## MSE Loss, Linear

In [1]:
%load_ext autoreload
%autoreload 2
import numpy as np
from nets.functional import (
    linear_forward,
    linear_backward,
    mse_loss_forward,
    mse_loss_backward,
    softmax_loss_forward,
    softmax_loss_backward
)

from tests.check import check_equals
epsilon = 1e-6
x = np.random.randn(1, 3)
w = np.random.randn(8, 3)
b = np.random.randn(8)
y = np.random.randn(1, 8)

numerical_dx = np.zeros_like(x)

for n in range(x.shape[0]):
    for d in range(x.shape[1]):
        # Computing numerical derivative
        h = np.zeros_like(x)
        h[n, d] = epsilon

        out_minus, _ = linear_forward(x - h, w, b)
        loss_minus, _ = mse_loss_forward(out_minus, y)

        out_plus, _ = linear_forward(x + h, w, b)
        loss_plus, _ = mse_loss_forward(out_plus, y)

        numerical_dx[n, d] = (loss_plus - loss_minus) / (2 * epsilon)



numerical_dw = np.zeros_like(w)

for k in range(w.shape[0]):
    for d in range(w.shape[1]):
        # Computing numerical derivative
        h = np.zeros_like(w)
        h[k, d] = epsilon

        out_minus, _ = linear_forward(x, w - h, b)
        loss_minus, _ = mse_loss_forward(out_minus, y)

        out_plus, _ = linear_forward(x, w + h , b)
        loss_plus, _ = mse_loss_forward(out_plus, y)

        numerical_dw[k, d] = (loss_plus - loss_minus) / (2 * epsilon)


# Testing our derivative
out1, cache1 = linear_forward(x, w, b)
out2, cache2 = mse_loss_forward(out1, y)

dL_dout = mse_loss_backward(cache2)
dx, dw, db = linear_backward(dL_dout, cache1)

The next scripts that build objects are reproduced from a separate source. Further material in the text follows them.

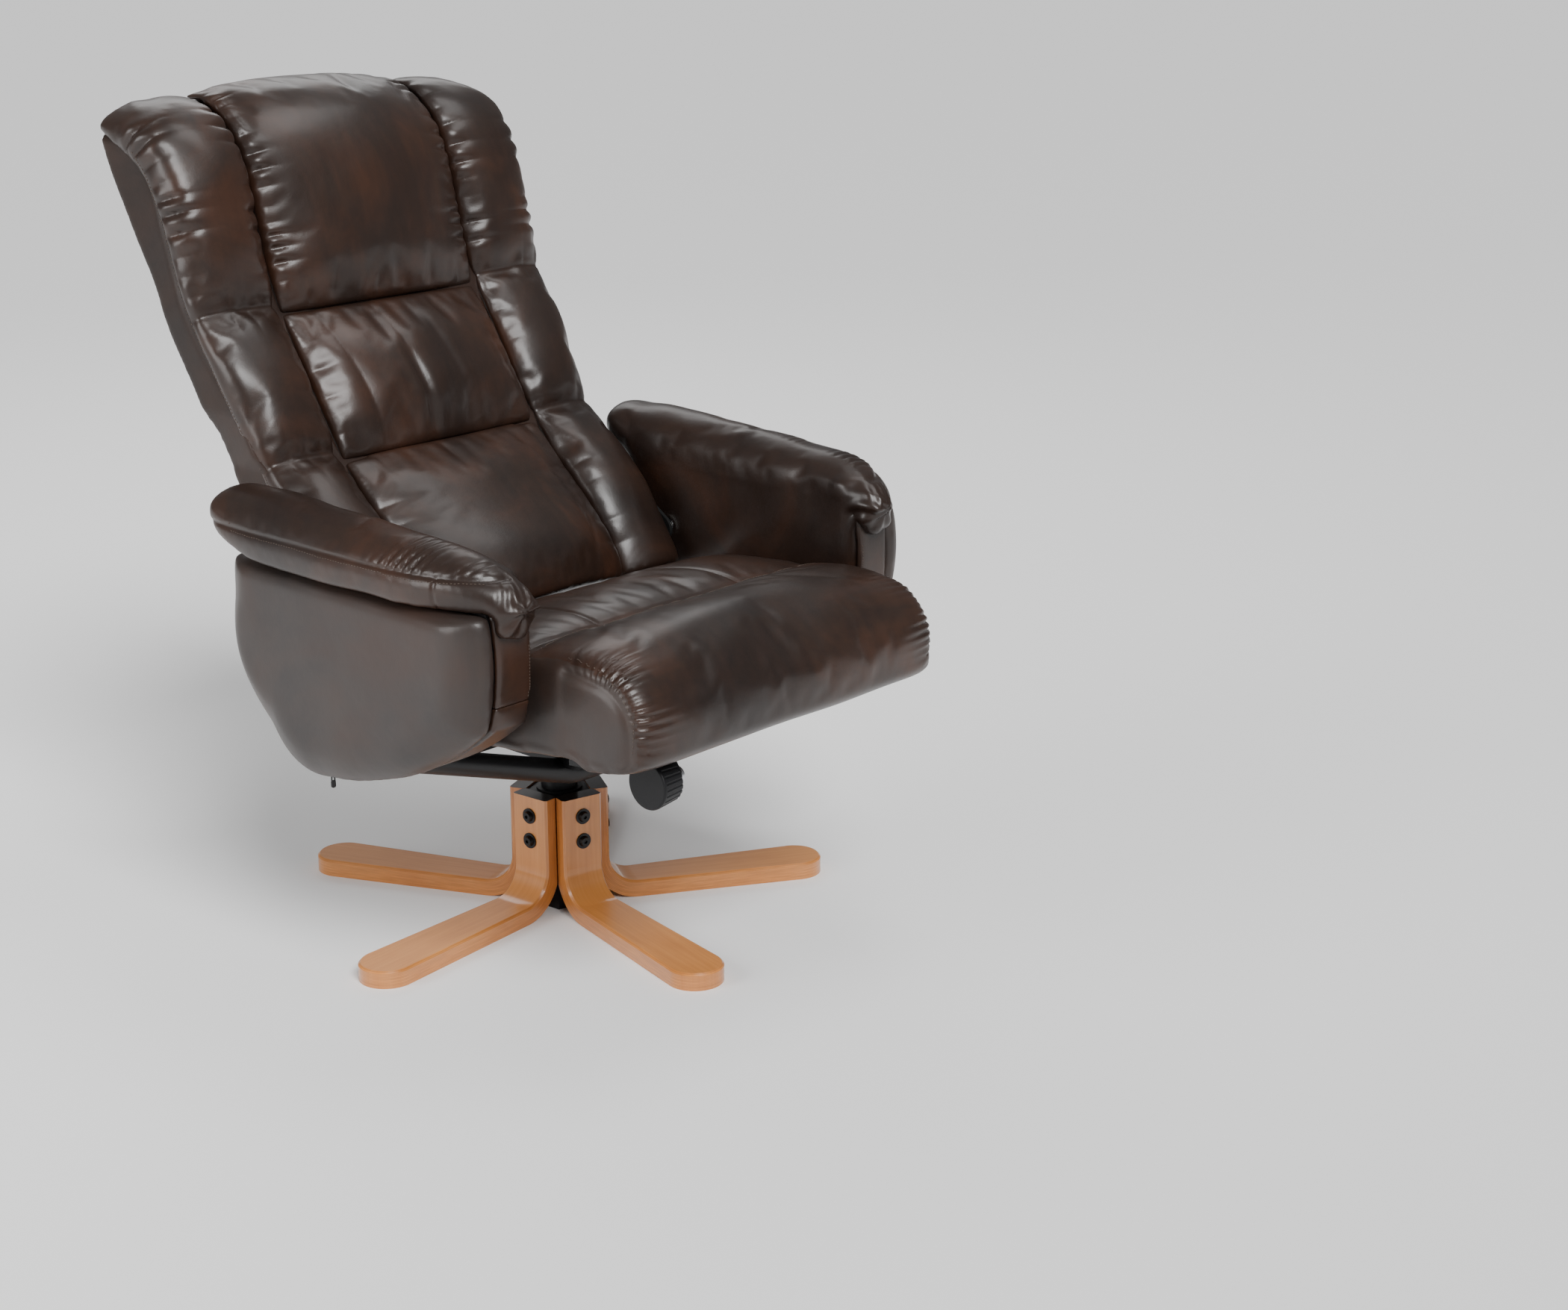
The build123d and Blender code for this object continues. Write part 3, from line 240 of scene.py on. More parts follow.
def mapped(material, grey, low, high):
    """Rescale a grey from 0..1 to low..high."""
    node = add_node(material, "MapRange", {"Value": grey, "To Min": low, "To Max": high})
    return node.outputs["Result"]


def mixed(material, share, first, second, **settings):
    """Mix two colours, the second over the first by a share."""
    inputs = {0: share, 6: first, 7: second}
    return add_node(material, "Mix", inputs, data_type="RGBA", **settings).outputs[2]


print("helpers: place_of, noise, ramp, relief, mapped, mixed")

# %% [markdown]
# ## Sky
# A pale sky fills what the lights leave dark. It is lighter at the top, so its colour is a
# ramp over the height of the direction looked in.

# %% Fill in with a sky
SKY_STRENGTH = 0.28
world = bpy.data.worlds.new("studio")
world.use_nodes = True
direction = add_node(world, "TexCoord").outputs["Generated"]
height = add_node(world, "SeparateXYZ", {"Vector": direction}).outputs["Z"]
background = world.node_tree.nodes["Background"]
fade = ramp(world, height, [(0.05, (0.62, 0.62, 0.63)), (0.85, (1, 1, 1))])
connect(world, fade, background, "Color")
background.inputs["Strength"].default_value = SKY_STRENGTH
scene.world = world
print("sky strength", SKY_STRENGTH)

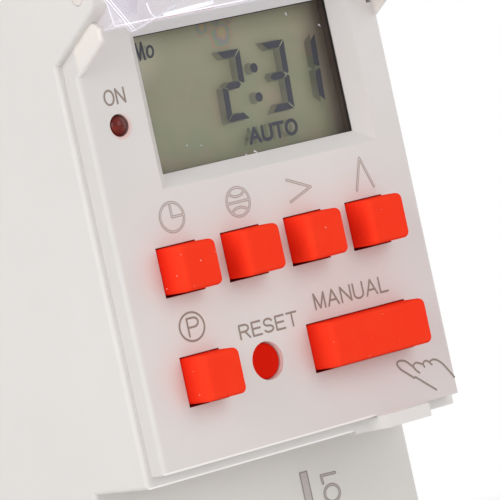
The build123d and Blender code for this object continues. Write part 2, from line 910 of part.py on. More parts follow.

check_equals(dx, numerical_dx)
check_equals(dw, numerical_dw)

1.390860759897805e-10
2.439638213669326e-10


## Softmax Loss

In [6]:
N = 25
K = 10
eps = 1e-6
x = np.random.randn(N, K)
y = np.random.randint(0, K, (N,))
loss, cache = softmax_loss_forward(x, y)
dL_dx = softmax_loss_backward(cache)


dx_numeric = np.zeros((N, K))
for n in range(N):
    for k in range(K):
        h = np.zeros_like(x)
        h[n,k] = eps
        dx_numeric[n, k] = (softmax_loss_forward(x + h, y)[0] - softmax_loss_forward(x - h, y)[0]) / (2 * eps)
        
check_equals(dx_numeric, dL_dx)

3.8829753388341937e-10